I go out to the farm today and just see the two lazy pregnant does sleeping away

















Then I just got a kiss from my girl who missed me


----------



## sweetgoats (Oct 18, 2007)

AWW, they looks so sweet. I don't blame them they are looking pretty big, and comfy


----------



## emilieanne (Oct 15, 2012)

sweetgoats said:


> AWW, they looks so sweet. I don't blame them they are looking pretty big, and comfy


Yeah 
Black an white one has twins, the red one has trips, pretty sure of it 
Usually they snuggle with the horse though!


----------



## ksalvagno (Oct 6, 2009)

I can't blame them either for wanting to lay around.


----------



## emilieanne (Oct 15, 2012)

ksalvagno said:


> I can't blame them either for wanting to lay around.


Haha 
Yeah, I can't wait for them to pop either!!


----------



## lovemykidds (Dec 24, 2012)

Hahaha too cute


----------



## emilieanne (Oct 15, 2012)

lovemykidds said:


> Hahaha too cute


Thanks


----------



## HoosierShadow (Apr 20, 2010)

Awww they are really cute! Love the one in the milk crate! Our does laid around A LOT at the end of their pregnancies, when they get to this stage they really make you feel sorry for them!


----------



## emilieanne (Oct 15, 2012)

HoosierShadow said:


> Awww they are really cute! Love the one in the milk crate! Our does laid around A LOT at the end of their pregnancies, when they get to this stage they really make you feel sorry for them!


Oooooh yeah!! 
The red one, she's usually like you listen to me and I'm the sweetest. So the babies love her cause she sticks up for them, 
One of the babies jumped on her and she fell and hit the side of the barn, it was so sad:/


----------



## nameless_alice (Jan 10, 2012)

Such cute and huge goaties! 
Do your does make funny groaning noises when they are just laying around like that?


----------



## emilieanne (Oct 15, 2012)

nameless_alice said:


> Such cute and huge goaties!
> Do your does make funny groaning noises when they are just laying around like that?

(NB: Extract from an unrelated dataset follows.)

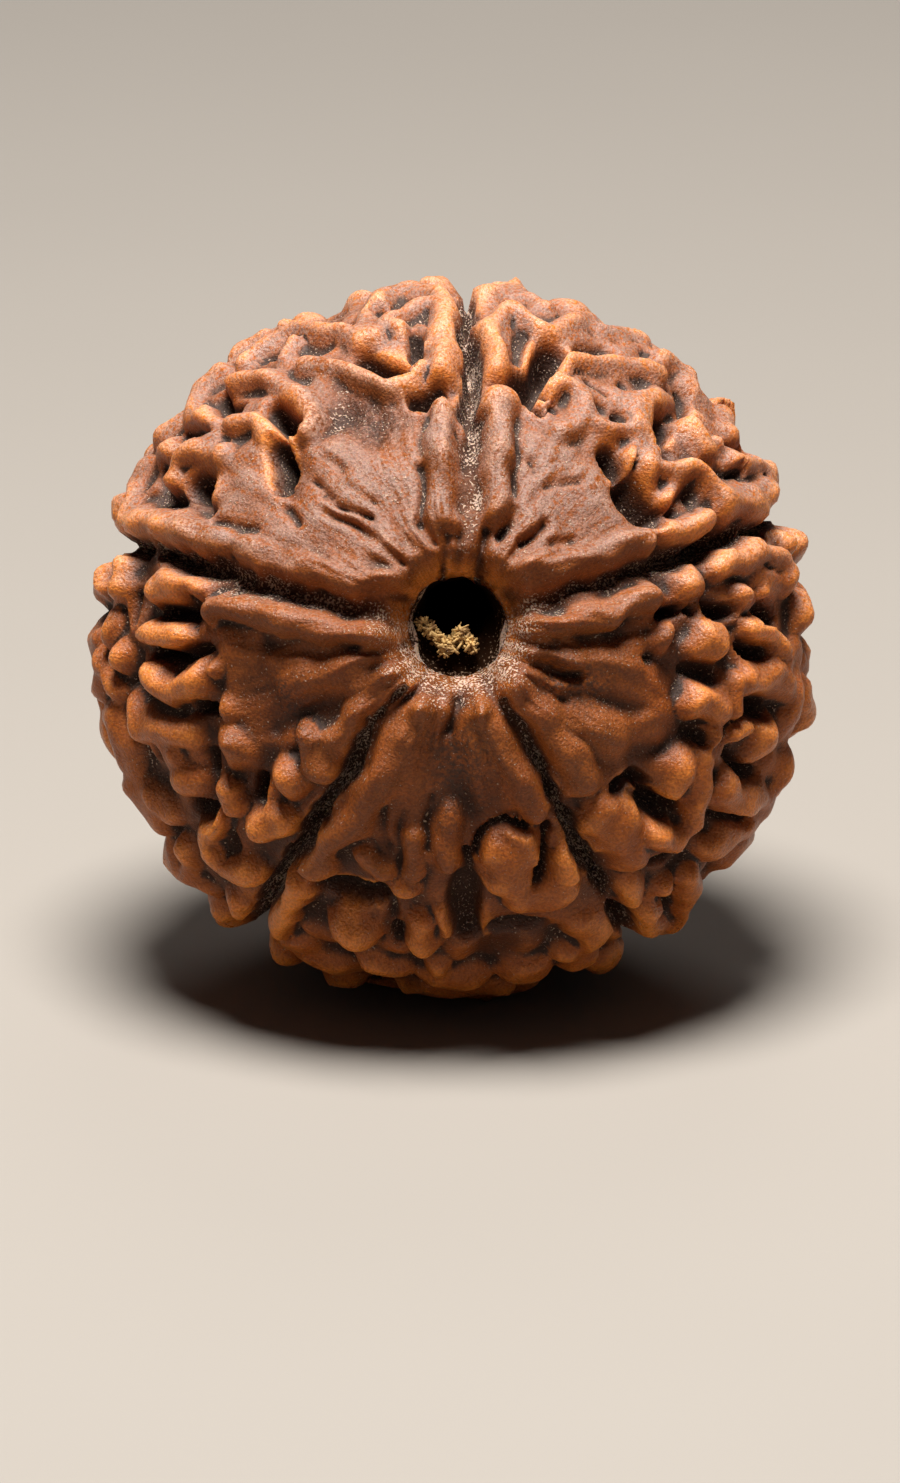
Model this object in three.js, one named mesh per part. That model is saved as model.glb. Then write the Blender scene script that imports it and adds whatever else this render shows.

Some do. The red one does, the black and white one doesn't as much, only when she is running. The red one especially does when she lays on me


----------



## nameless_alice (Jan 10, 2012)

emilieanne said:


> Some do. The red one does, the black and white one doesn't as much, only when she is running. The red one especially does when she lays on me


She looks like a lapful of goat! lol
Our does all lay in the barn and make groaning noises when they get so round with babies.
It sounds like a chorus going on in the barn.


----------



## emilieanne (Oct 15, 2012)

nameless_alice said:


> She looks like a lapful of goat! lol
> Our does all lay in the barn and make groaning noises when they get so round with babies.
> It sounds like a chorus going on in the barn.


Lol sounds like a GREAT relaxing lullaby song!!;D


----------



## toth boer goats (Jul 20, 2008)

Aww, they are cute


----------



## emilieanne (Oct 15, 2012)

toth boer goats said:


> Aww, they are cute


Thanks might be cute but the red one is driving me nuts!


----------